● **Exercise task**
Print again only this span: the line with "for side, sign", the line with "before = set(bpy.data.objects)", and all lines between them, exactly as given.

● **Dataset content**
--------------------

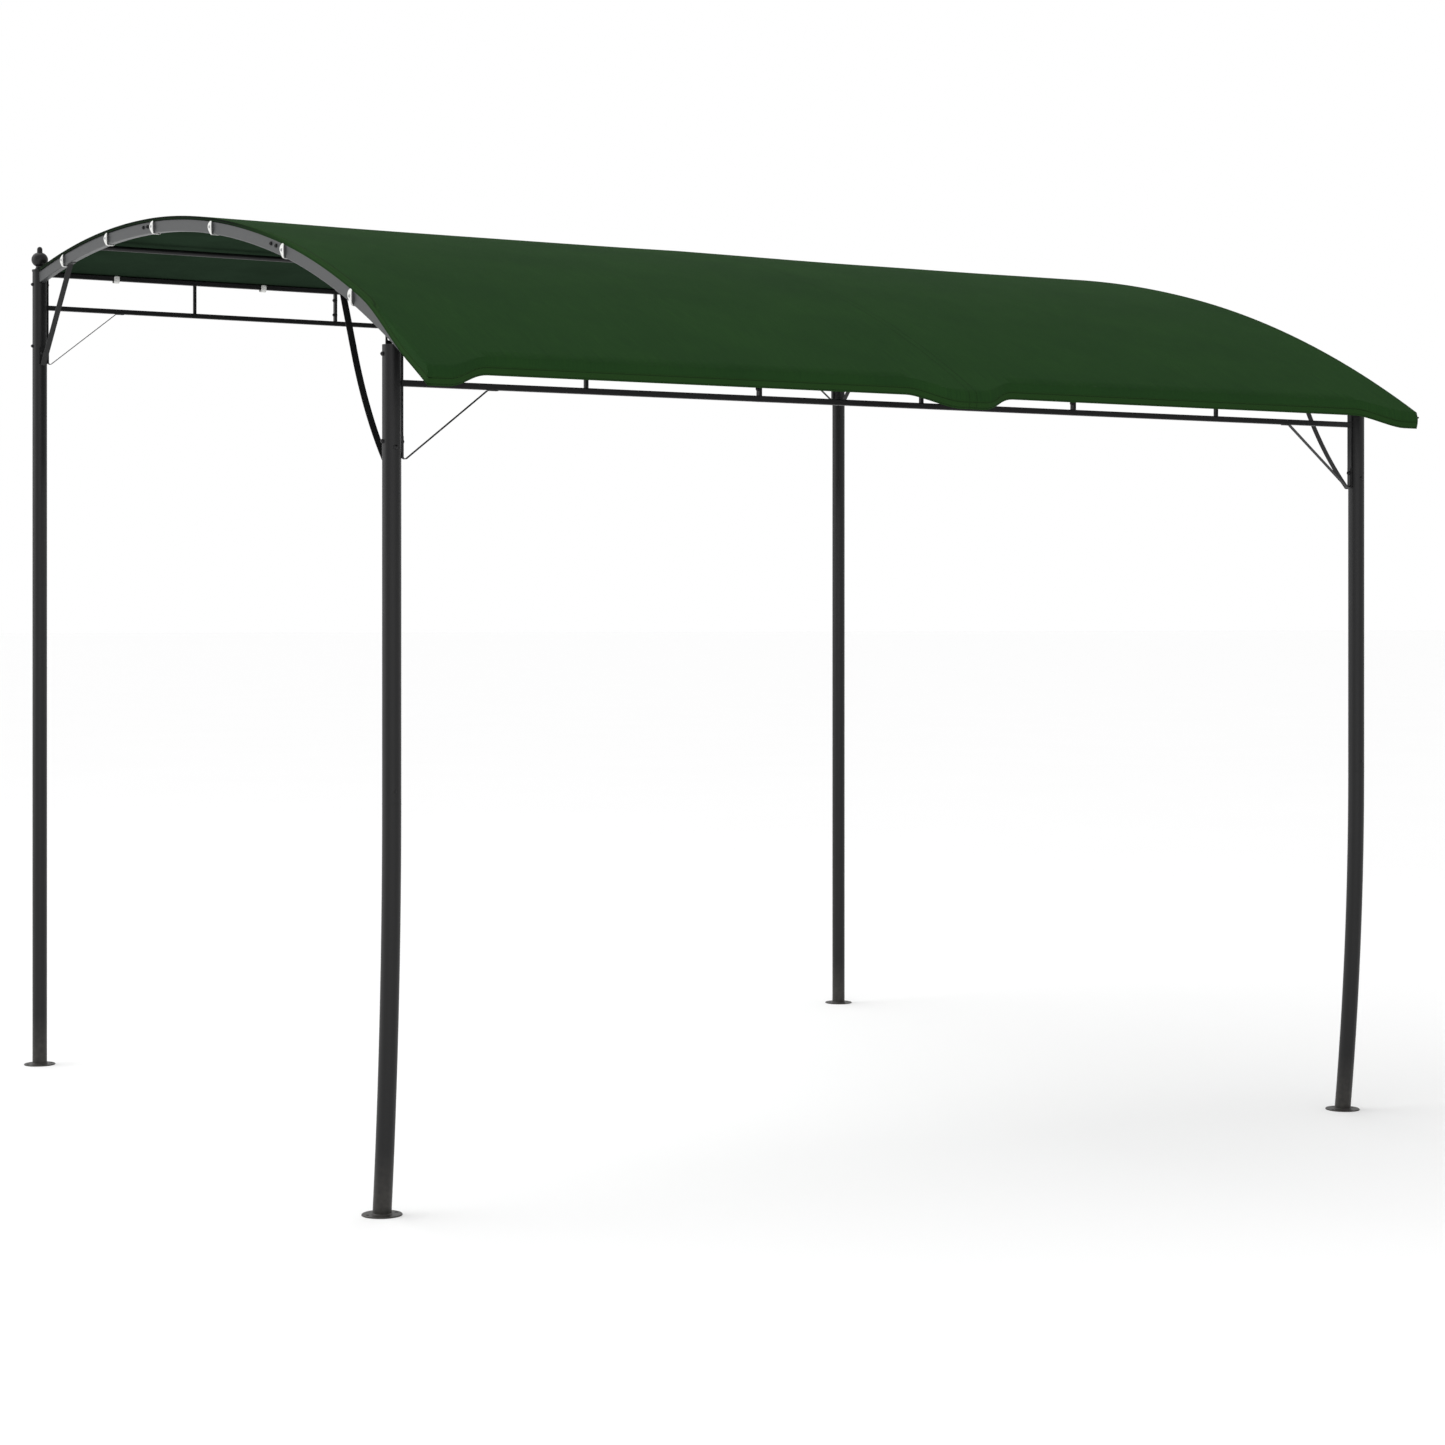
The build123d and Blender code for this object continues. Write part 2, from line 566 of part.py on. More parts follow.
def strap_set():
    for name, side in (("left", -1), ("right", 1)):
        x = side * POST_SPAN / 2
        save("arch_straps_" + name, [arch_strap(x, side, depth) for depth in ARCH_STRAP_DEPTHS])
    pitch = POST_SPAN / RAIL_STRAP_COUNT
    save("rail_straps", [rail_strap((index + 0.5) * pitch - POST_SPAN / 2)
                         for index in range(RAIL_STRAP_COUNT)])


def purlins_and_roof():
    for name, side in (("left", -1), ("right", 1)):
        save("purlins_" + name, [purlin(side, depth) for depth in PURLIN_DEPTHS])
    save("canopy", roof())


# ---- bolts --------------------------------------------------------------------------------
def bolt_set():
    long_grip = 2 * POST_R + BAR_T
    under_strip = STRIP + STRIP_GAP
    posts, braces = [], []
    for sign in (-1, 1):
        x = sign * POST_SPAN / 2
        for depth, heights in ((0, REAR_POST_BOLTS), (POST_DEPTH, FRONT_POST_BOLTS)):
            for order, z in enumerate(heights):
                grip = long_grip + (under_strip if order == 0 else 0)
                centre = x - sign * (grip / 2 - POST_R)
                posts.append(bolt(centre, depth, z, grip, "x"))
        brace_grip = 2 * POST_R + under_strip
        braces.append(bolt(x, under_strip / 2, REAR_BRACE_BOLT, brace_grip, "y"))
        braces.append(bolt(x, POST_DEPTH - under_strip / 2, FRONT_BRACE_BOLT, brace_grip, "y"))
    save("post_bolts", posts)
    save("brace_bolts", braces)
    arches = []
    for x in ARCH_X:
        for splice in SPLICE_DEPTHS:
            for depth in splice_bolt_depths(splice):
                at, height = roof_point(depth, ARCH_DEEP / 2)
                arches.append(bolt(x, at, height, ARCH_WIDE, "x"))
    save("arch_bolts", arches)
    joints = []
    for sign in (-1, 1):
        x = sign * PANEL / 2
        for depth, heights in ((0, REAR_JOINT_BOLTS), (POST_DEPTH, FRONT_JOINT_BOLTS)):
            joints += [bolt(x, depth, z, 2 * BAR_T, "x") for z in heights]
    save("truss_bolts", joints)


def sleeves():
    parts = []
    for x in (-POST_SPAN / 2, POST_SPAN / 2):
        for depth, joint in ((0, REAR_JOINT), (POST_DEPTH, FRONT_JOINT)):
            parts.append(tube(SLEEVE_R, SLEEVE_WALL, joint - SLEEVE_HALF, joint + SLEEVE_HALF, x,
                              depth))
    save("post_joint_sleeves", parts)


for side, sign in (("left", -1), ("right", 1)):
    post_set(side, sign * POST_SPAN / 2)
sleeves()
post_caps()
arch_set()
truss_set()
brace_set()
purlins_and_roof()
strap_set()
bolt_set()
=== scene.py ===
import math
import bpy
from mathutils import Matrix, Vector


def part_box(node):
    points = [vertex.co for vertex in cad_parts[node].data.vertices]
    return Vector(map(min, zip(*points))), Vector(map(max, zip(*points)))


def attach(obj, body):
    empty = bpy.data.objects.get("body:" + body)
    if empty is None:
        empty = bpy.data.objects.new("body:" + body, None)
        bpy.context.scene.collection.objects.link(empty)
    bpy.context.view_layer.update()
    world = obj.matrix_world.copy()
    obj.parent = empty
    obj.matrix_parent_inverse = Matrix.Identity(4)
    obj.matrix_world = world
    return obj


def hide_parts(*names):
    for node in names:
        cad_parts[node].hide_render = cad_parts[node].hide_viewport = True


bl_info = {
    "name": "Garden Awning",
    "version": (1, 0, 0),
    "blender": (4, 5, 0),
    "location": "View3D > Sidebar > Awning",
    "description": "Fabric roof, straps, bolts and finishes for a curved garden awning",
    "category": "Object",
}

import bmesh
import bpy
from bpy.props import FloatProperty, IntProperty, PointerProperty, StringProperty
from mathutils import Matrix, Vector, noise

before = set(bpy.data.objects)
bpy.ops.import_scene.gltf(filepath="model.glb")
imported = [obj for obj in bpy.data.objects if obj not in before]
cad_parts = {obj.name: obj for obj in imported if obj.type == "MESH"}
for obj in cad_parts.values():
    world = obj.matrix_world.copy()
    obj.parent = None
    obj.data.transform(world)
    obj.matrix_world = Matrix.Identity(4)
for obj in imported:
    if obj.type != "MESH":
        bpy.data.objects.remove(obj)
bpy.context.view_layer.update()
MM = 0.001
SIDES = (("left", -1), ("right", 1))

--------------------

● **Worked solution**
for side, sign in (("left", -1), ("right", 1)):
    post_set(side, sign * POST_SPAN / 2)
sleeves()
post_caps()
arch_set()
truss_set()
brace_set()
purlins_and_roof()
strap_set()
bolt_set()
=== scene.py ===
import math
import bpy
from mathutils import Matrix, Vector


def part_box(node):
    points = [vertex.co for vertex in cad_parts[node].data.vertices]
    return Vector(map(min, zip(*points))), Vector(map(max, zip(*points)))


def attach(obj, body):
    empty = bpy.data.objects.get("body:" + body)
    if empty is None:
        empty = bpy.data.objects.new("body:" + body, None)
        bpy.context.scene.collection.objects.link(empty)
    bpy.context.view_layer.update()
    world = obj.matrix_world.copy()
    obj.parent = empty
    obj.matrix_parent_inverse = Matrix.Identity(4)
    obj.matrix_world = world
    return obj


def hide_parts(*names):
    for node in names:
        cad_parts[node].hide_render = cad_parts[node].hide_viewport = True


bl_info = {
    "name": "Garden Awning",
    "version": (1, 0, 0),
    "blender": (4, 5, 0),
    "location": "View3D > Sidebar > Awning",
    "description": "Fabric roof, straps, bolts and finishes for a curved garden awning",
    "category": "Object",
}

import bmesh
import bpy
from bpy.props import FloatProperty, IntProperty, PointerProperty, StringProperty
from mathutils import Matrix, Vector, noise

before = set(bpy.data.objects)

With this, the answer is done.